Pierre Darmet, directeur des relations institutionnelles de l’Unep et vice-président du CIBI qui animait les débats, a souligné l’impératif “du contact avec le vivant, très important pour notre santé et le lien social”.
“À l’USH, nous avons souhaité travailler sur les bonnes pratiques des bailleurs sociaux sur l’enjeu de la biodiversité, car ça rend unservice immenseà nos locataires qui vivent dans leur environnement et leur logement beaucoup plus que les autres classes sociales”, a expliqué Emmanuelle Cosse. Ses équipes étudient donc de près les questions de la renaturation et de la désimpermeabilisation du foncier social, notamment des parkings et des espaces verts. Pour elle, deux sujets sont essentiels :
- Le respect de l’esprit du ZAN (objectif de zéro artificialisation nette apparu en 2018 avec le plan biodiversité lancé par Nicolas Hulot) “qui n’empêche pas de construire et stoppe la consommation d’espaces naturels non bâtis, ce qui est vital” ;
- La bonne gestion de l’eau.
“Il faudrait trouver une réponse économique à ces enjeux”, a lancé l’ancienne ministre en militant pour l’imposition de labels environnementaux. “Oui, ça vacoûter cher et nous serons moins rentables, mais il faut le faire !”, s’est-elle exclamée, martelant qu’il s’agit d’un investissement nécessaire.
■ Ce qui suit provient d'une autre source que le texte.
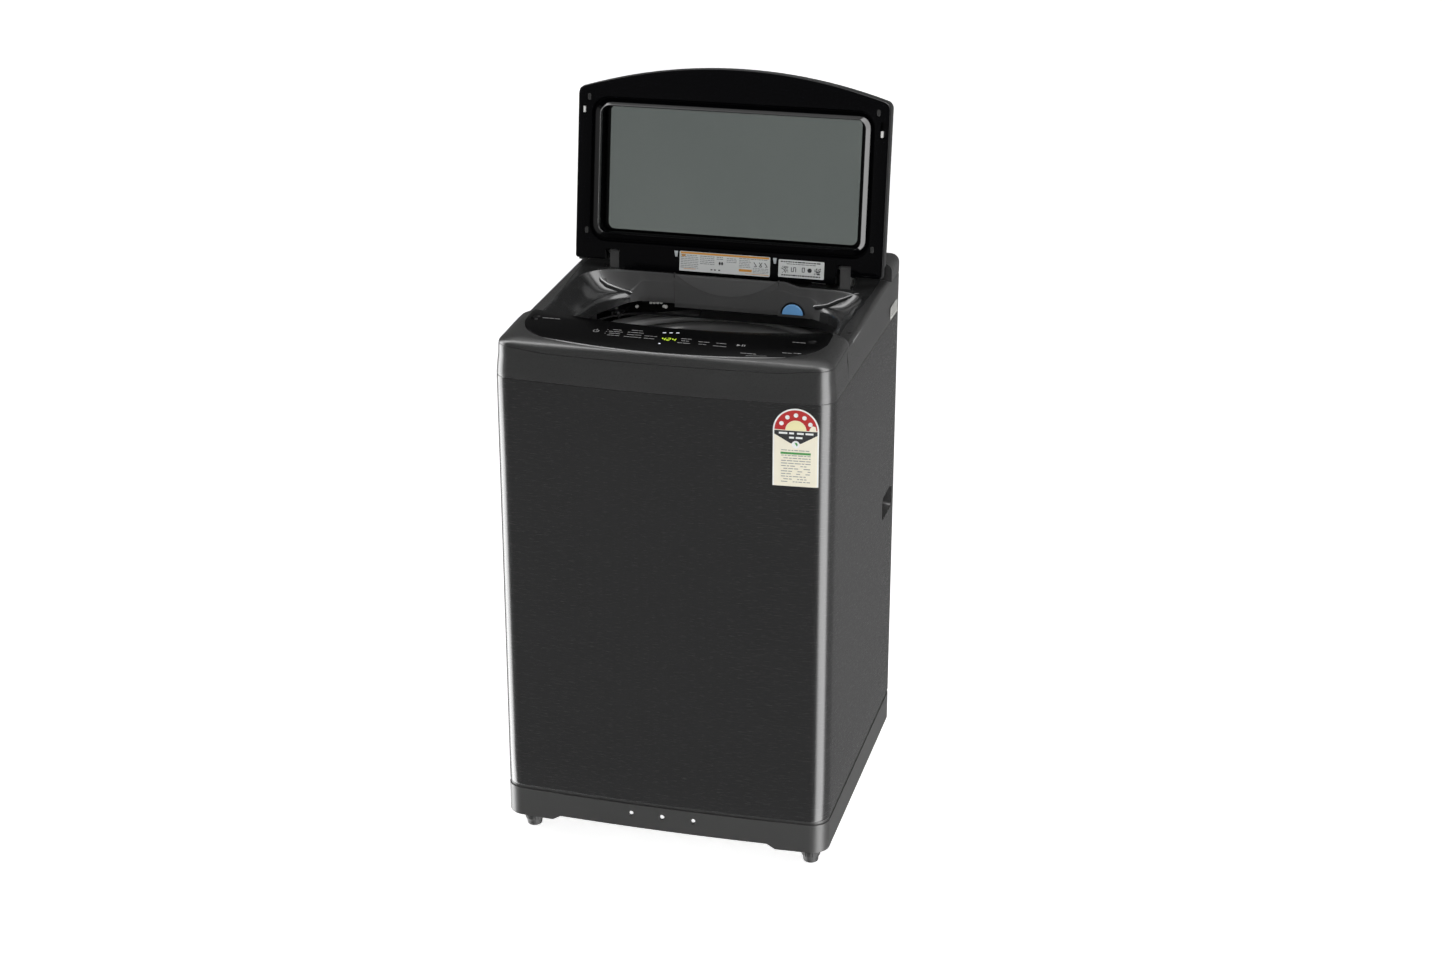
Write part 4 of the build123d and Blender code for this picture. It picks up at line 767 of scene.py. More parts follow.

Les travaux menés par l’Unep (organisation professionnelle représentant les entreprises du paysage) sur l’impact des espaces verts en ville le confirment. Selon Laurent Bizot, entrepreneur paysagiste et président de l’Unep, “on parle de plus de 22 000 vies qui peuvent être sauvées grâce à la végétalisation”.
Cet enjeu représente ainsi “une opportunité pour la filière et une façon de mieux vivre en ville”, et le gros du travail doit être réalisé sur les espaces privés en copropriété.
“Les entreprises de ce secteur emploient 250 000 travailleurs, ce qui fait de nous le premier fournisseur de biodiversité en France”, a-t-il expliqué en vantant les transformations de sa filière “parfaitement en adaptation avec les évolutions climatiques” et la bonne volonté de certains acteurs du secteur immobilier.